• **Provided data**:
..........

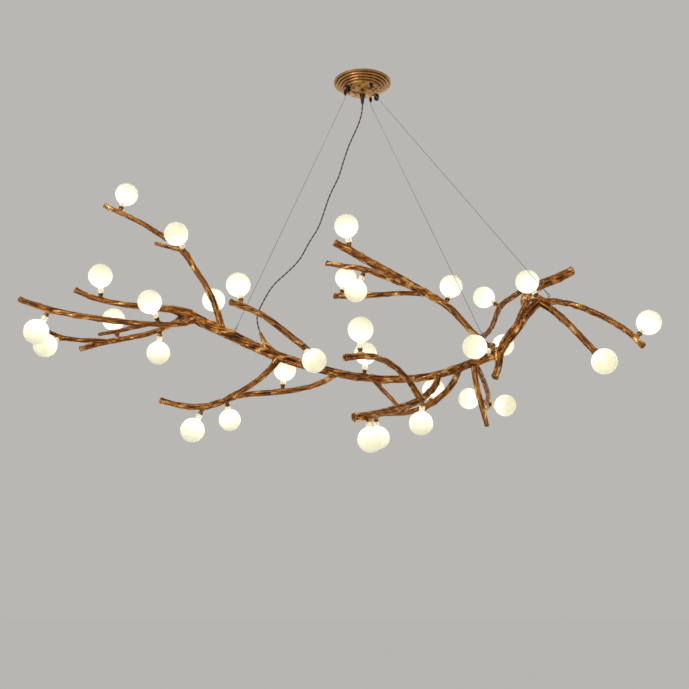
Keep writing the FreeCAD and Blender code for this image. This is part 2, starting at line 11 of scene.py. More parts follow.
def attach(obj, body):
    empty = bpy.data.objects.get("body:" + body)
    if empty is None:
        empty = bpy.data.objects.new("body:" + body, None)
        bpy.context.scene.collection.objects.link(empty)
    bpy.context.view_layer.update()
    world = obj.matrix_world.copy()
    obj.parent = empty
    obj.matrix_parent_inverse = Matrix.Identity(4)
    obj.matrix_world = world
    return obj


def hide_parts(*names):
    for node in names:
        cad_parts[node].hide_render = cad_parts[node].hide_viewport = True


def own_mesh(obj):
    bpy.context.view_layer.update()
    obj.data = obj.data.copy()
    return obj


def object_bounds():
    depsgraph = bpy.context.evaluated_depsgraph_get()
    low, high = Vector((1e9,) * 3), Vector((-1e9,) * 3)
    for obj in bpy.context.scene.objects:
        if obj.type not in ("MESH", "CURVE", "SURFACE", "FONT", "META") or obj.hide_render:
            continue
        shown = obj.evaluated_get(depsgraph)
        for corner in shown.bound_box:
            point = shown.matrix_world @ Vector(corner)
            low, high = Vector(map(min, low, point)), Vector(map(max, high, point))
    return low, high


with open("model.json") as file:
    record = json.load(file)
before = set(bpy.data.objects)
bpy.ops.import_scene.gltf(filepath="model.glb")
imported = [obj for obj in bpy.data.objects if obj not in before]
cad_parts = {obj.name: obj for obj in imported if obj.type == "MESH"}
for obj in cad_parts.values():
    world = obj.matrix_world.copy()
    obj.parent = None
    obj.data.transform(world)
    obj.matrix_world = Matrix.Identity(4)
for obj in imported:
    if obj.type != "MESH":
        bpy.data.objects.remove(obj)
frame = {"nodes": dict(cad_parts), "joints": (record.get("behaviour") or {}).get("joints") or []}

..........

• **Exercise details**:
Quote the data above verbatim from its first line to the line that includes "for node in", with both boundary lines retained.

• **Solution to the problem**:
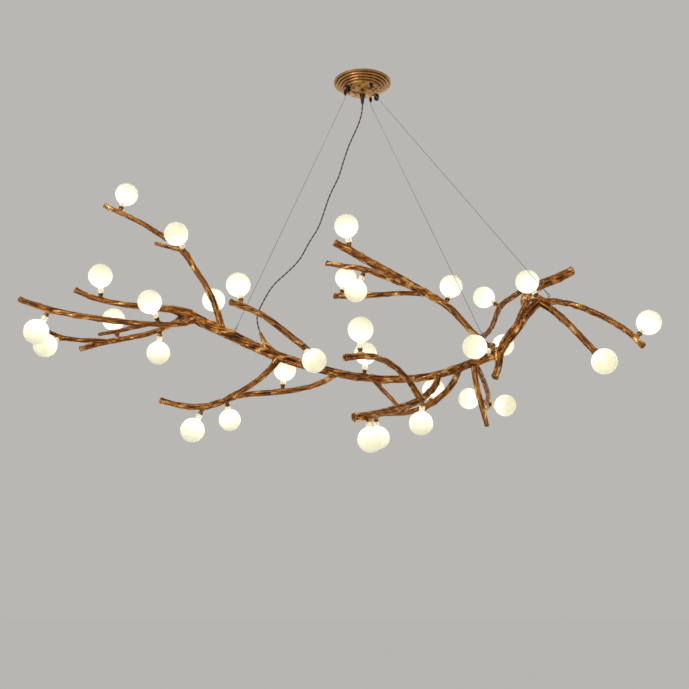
Keep writing the FreeCAD and Blender code for this image. This is part 2, starting at line 11 of scene.py. More parts follow.
def attach(obj, body):
    empty = bpy.data.objects.get("body:" + body)
    if empty is None:
        empty = bpy.data.objects.new("body:" + body, None)
        bpy.context.scene.collection.objects.link(empty)
    bpy.context.view_layer.update()
    world = obj.matrix_world.copy()
    obj.parent = empty
    obj.matrix_parent_inverse = Matrix.Identity(4)
    obj.matrix_world = world
    return obj


def hide_parts(*names):
    for node in names:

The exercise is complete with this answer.